**Prompt:** Only the lines from the one containing "0.01), 0.25), group)" through the one containing "low, high = Vector((1e9,)" are to be copied, exactly and with both ends kept.

**Information provided:**
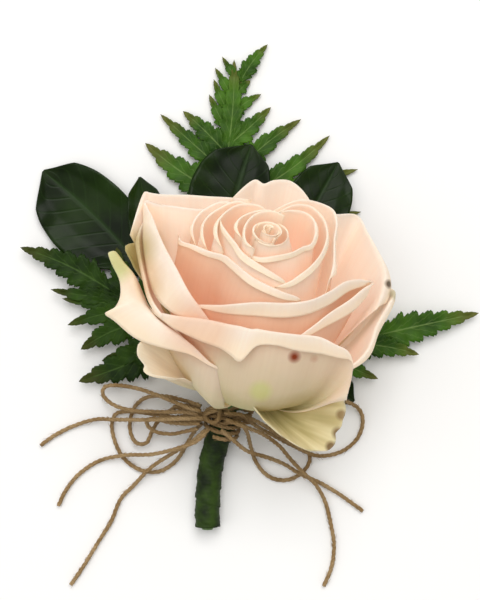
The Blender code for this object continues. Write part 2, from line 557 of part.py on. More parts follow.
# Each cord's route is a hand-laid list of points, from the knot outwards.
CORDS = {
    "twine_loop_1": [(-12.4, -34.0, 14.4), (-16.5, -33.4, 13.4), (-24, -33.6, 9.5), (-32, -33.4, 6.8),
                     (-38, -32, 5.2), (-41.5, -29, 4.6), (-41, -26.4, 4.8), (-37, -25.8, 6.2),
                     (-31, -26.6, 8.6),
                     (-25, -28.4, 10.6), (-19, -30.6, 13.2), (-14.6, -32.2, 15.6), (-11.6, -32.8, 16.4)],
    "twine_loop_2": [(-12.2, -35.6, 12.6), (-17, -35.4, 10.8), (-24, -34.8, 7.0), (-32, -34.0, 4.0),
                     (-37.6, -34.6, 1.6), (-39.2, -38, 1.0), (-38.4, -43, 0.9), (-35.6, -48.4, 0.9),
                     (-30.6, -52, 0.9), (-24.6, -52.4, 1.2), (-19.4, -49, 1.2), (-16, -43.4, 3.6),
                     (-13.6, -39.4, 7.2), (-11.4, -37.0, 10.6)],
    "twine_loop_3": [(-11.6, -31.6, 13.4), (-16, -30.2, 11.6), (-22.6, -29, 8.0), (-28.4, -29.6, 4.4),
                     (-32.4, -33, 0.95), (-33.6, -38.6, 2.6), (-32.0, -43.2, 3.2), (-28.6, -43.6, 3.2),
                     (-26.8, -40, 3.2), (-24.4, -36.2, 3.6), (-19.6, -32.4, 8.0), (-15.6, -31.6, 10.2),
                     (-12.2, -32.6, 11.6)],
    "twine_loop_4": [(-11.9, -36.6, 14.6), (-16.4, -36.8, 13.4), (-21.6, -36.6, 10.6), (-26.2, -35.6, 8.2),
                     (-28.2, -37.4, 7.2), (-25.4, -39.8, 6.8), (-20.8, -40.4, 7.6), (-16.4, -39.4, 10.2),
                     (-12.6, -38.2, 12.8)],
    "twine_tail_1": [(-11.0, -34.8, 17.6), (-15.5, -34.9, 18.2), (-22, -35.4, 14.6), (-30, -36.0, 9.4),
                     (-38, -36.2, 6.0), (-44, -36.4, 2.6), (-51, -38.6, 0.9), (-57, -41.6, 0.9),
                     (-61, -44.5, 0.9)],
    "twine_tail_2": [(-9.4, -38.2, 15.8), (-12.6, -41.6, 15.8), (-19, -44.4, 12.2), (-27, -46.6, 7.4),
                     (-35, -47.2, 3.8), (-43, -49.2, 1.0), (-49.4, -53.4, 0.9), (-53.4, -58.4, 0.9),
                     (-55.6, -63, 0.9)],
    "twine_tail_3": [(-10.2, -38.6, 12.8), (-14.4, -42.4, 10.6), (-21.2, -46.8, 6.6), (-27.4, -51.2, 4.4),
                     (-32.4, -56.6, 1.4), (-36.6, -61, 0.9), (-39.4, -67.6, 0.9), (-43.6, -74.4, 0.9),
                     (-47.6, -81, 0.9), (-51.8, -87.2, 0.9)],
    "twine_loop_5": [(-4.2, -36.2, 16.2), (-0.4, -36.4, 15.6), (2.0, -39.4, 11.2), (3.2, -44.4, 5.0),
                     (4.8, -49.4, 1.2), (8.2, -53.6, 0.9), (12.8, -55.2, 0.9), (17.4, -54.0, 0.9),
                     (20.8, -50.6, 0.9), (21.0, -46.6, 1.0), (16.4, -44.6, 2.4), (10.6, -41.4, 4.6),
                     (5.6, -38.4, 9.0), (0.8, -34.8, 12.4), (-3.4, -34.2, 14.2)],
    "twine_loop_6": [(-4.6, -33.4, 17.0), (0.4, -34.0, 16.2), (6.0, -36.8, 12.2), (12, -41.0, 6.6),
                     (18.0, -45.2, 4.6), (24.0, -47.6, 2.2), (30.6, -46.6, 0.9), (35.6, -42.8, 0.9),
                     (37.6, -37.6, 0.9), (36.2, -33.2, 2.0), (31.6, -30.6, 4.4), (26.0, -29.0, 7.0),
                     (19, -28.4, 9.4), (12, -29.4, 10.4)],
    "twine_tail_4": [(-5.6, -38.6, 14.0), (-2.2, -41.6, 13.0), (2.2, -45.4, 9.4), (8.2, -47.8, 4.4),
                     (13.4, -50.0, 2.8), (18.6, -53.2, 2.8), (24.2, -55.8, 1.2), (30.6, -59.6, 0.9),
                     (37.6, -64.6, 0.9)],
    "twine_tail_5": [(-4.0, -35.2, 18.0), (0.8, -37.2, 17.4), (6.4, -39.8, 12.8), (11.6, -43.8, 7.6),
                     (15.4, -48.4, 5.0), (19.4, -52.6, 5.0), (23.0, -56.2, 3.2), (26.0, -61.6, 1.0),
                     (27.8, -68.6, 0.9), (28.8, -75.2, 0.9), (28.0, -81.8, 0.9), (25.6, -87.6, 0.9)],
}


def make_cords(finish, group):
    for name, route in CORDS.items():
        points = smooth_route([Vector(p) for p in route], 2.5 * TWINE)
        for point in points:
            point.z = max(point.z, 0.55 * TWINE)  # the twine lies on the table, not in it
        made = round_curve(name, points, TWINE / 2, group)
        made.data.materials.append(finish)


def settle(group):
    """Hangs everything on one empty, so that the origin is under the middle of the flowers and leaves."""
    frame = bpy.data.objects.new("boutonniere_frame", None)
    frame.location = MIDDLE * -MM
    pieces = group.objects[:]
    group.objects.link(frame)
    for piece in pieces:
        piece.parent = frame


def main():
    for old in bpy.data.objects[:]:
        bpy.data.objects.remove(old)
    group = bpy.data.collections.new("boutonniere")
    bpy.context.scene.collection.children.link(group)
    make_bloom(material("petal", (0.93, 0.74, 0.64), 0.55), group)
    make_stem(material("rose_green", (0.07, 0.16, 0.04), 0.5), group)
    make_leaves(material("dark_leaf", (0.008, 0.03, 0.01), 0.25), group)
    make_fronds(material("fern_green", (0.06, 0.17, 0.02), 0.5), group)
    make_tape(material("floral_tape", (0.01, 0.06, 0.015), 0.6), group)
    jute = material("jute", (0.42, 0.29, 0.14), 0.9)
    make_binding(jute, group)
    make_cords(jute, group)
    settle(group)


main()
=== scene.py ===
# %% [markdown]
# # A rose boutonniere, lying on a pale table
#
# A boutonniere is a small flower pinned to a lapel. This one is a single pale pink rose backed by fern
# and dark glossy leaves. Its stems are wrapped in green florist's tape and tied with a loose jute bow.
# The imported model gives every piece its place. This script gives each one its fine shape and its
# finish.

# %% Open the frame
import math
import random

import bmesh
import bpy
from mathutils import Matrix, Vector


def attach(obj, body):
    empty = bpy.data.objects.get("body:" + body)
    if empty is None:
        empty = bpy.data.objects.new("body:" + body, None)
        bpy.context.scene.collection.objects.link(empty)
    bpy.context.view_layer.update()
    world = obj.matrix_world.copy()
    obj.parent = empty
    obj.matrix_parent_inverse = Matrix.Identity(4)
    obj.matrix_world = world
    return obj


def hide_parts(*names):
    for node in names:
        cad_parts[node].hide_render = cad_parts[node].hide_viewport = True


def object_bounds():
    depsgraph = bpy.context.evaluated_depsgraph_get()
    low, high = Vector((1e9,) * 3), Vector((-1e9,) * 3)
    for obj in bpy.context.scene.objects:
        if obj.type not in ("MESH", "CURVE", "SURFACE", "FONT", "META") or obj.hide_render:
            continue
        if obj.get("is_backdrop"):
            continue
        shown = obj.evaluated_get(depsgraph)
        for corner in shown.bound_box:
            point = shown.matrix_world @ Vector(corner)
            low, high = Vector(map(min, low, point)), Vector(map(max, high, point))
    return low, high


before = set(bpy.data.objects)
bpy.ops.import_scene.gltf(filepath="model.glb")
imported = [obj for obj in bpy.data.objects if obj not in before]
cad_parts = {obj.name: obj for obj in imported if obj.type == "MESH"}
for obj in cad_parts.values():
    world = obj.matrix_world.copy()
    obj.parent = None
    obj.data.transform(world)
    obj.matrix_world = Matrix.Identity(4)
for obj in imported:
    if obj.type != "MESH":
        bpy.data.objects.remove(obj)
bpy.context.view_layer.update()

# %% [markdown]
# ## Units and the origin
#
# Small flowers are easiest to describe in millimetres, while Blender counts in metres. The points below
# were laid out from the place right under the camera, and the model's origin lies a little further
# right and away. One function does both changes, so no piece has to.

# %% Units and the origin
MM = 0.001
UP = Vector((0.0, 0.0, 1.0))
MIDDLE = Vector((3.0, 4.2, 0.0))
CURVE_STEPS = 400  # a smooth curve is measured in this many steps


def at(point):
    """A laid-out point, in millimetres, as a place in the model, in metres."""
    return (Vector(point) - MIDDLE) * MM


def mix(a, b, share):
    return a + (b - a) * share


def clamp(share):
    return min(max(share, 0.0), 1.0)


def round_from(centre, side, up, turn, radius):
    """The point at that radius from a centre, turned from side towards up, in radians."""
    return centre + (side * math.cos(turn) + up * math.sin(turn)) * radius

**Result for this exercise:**
    make_leaves(material("dark_leaf", (0.008, 0.03, 0.01), 0.25), group)
    make_fronds(material("fern_green", (0.06, 0.17, 0.02), 0.5), group)
    make_tape(material("floral_tape", (0.01, 0.06, 0.015), 0.6), group)
    jute = material("jute", (0.42, 0.29, 0.14), 0.9)
    make_binding(jute, group)
    make_cords(jute, group)
    settle(group)


main()
=== scene.py ===
# %% [markdown]
# # A rose boutonniere, lying on a pale table
#
# A boutonniere is a small flower pinned to a lapel. This one is a single pale pink rose backed by fern
# and dark glossy leaves. Its stems are wrapped in green florist's tape and tied with a loose jute bow.
# The imported model gives every piece its place. This script gives each one its fine shape and its
# finish.

# %% Open the frame
import math
import random

import bmesh
import bpy
from mathutils import Matrix, Vector


def attach(obj, body):
    empty = bpy.data.objects.get("body:" + body)
    if empty is None:
        empty = bpy.data.objects.new("body:" + body, None)
        bpy.context.scene.collection.objects.link(empty)
    bpy.context.view_layer.update()
    world = obj.matrix_world.copy()
    obj.parent = empty
    obj.matrix_parent_inverse = Matrix.Identity(4)
    obj.matrix_world = world
    return obj


def hide_parts(*names):
    for node in names:
        cad_parts[node].hide_render = cad_parts[node].hide_viewport = True


def object_bounds():
    depsgraph = bpy.context.evaluated_depsgraph_get()
    low, high = Vector((1e9,) * 3), Vector((-1e9,) * 3)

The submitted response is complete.